For just as the body is one and has many members, so it is with Christ…The eye cannot say to the hand, “I have no need of you,”  nor again the head to the feet, “I have no need of you.” If one member suffers, all suffer together with it; if one member is honored, all rejoice together with it. (1 Corinthians 12:12,21,26)

This summer, three United Church of Christ Conference Ministers traveled to the Middle East with Peter Makari, Global Ministries Executive for the Office of the Middle East and Europe, where they learned about the situation of Iraqi refugees.

This is an excerpt from Jim Antal’s trip report:

While the United States has allowed only a few thousand Iraqi refugees to settle in America, Syria is now caring for more than 1.5 million Iraqi refugees. One of the spokespersons raised a haunting question: “Why have the Christian Churches of the world not united with one voice to speak out on behalf of Christian Iraqi refugees, especially when priests have been killed and churches bombed?”  

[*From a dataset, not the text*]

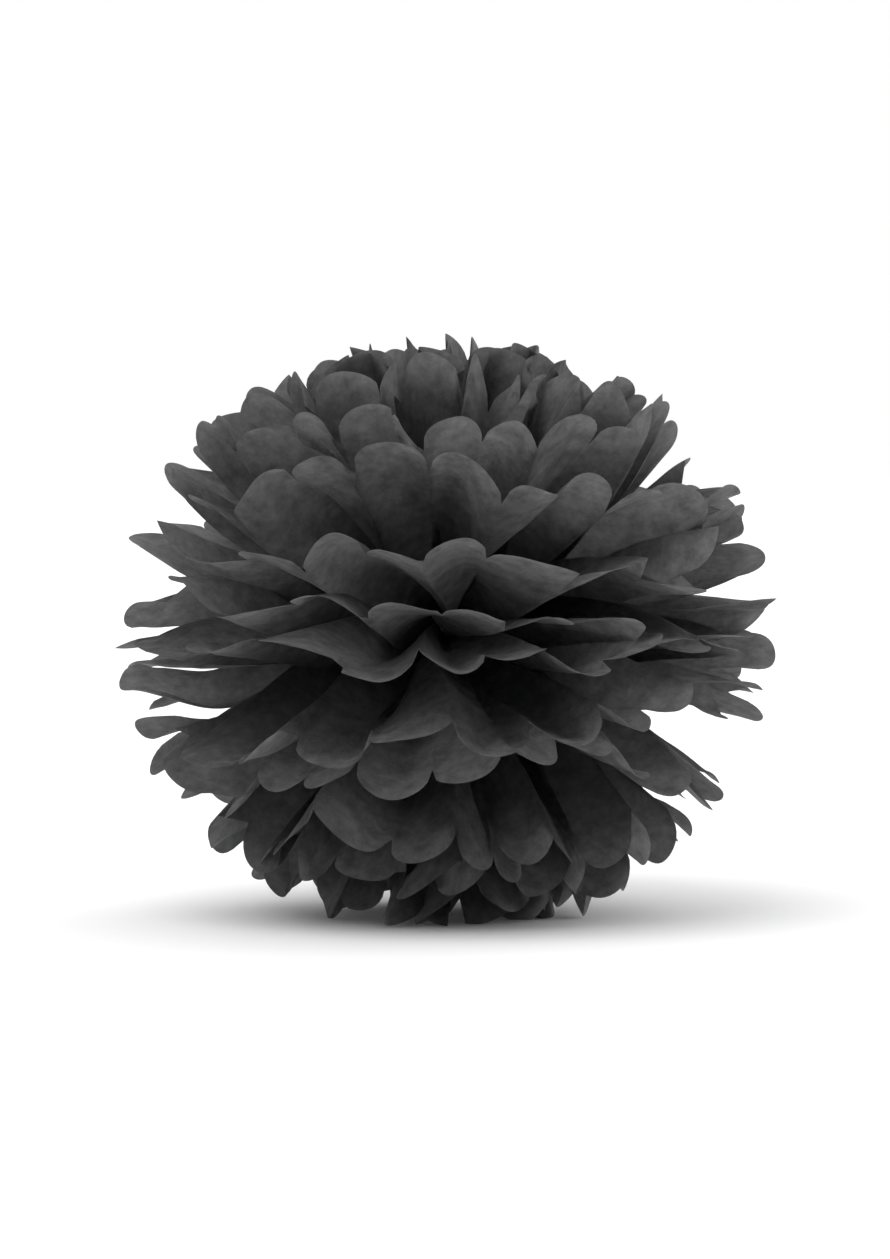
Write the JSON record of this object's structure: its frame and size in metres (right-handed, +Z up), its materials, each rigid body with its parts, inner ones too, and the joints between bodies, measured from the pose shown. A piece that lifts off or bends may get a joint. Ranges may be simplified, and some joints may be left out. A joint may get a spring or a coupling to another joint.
{
  "type": "tissue paper pom pom",
  "caption": "Round party decoration of pleated tissue sheets, tied in the middle with wire, fanned to both sides and pulled apart into a ball of round-ended petals.",
  "frame": {"origin": "Centre of the underside of the box round the pom pom, at the level of the petal tips it stands on.", "axes": "+Z up through the poles. The folded strip lies along Y, so that its two halves fan out to the front, -Y, and to the back, +Y, and meet at the sides, -X and +X."},
  "size_m": [0.3376, 0.346, 0.3021],
  "materials": {
    "tissue": "matt black tissue paper, thin enough to let light through",
    "wire": "galvanised soft wire"
  },
  "bodies": {
    "root": {"upper_sheet_1": "tissue", "upper_sheet_2": "tissue", "upper_sheet_3": "tissue", "upper_sheet_4": "tissue", "upper_sheet_5": "tissue", "upper_sheet_6": "tissue", "lower_sheet_1": "tissue", "lower_sheet_2": "tissue", "lower_sheet_3": "tissue", "lower_sheet_4": "tissue", "lower_sheet_5": "tissue", "lower_sheet_6": "tissue", "binding_wire": "wire"}
  },
  "joints": []
}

The Greek Orthodox Church in Syria is one of the many churches which have devoted all of their available resources to educating thousands of Iraqi refugee children. The Patriarch of the church reminded us that “We need each other as incarnate brothers and sisters – not as abstractions. Americans must know there are human beings in the Middle East whose lives are at stake.” Moments later, we ascended the steps of their church school. The classrooms were bursting with hundreds of Iraqi children. As we entered one of the classes, we heard a violin playing a familiar hymn, and then the children began singing, in perfect English, “Ode to Joy,” with new words that emphasized the need for peace.

As Christians, our responsibility is to pressure our government’s leaders to engage the world’s diverse faith traditions and political leaders to maximize mutual understanding, affirm interdependency, show a willingness to sacrifice on behalf of justice for others, and always defer violence until we have fully exhausted the possibilities brought by imagination. And we must teach our children the basics of dialog.  Only in these ways will peace prevail.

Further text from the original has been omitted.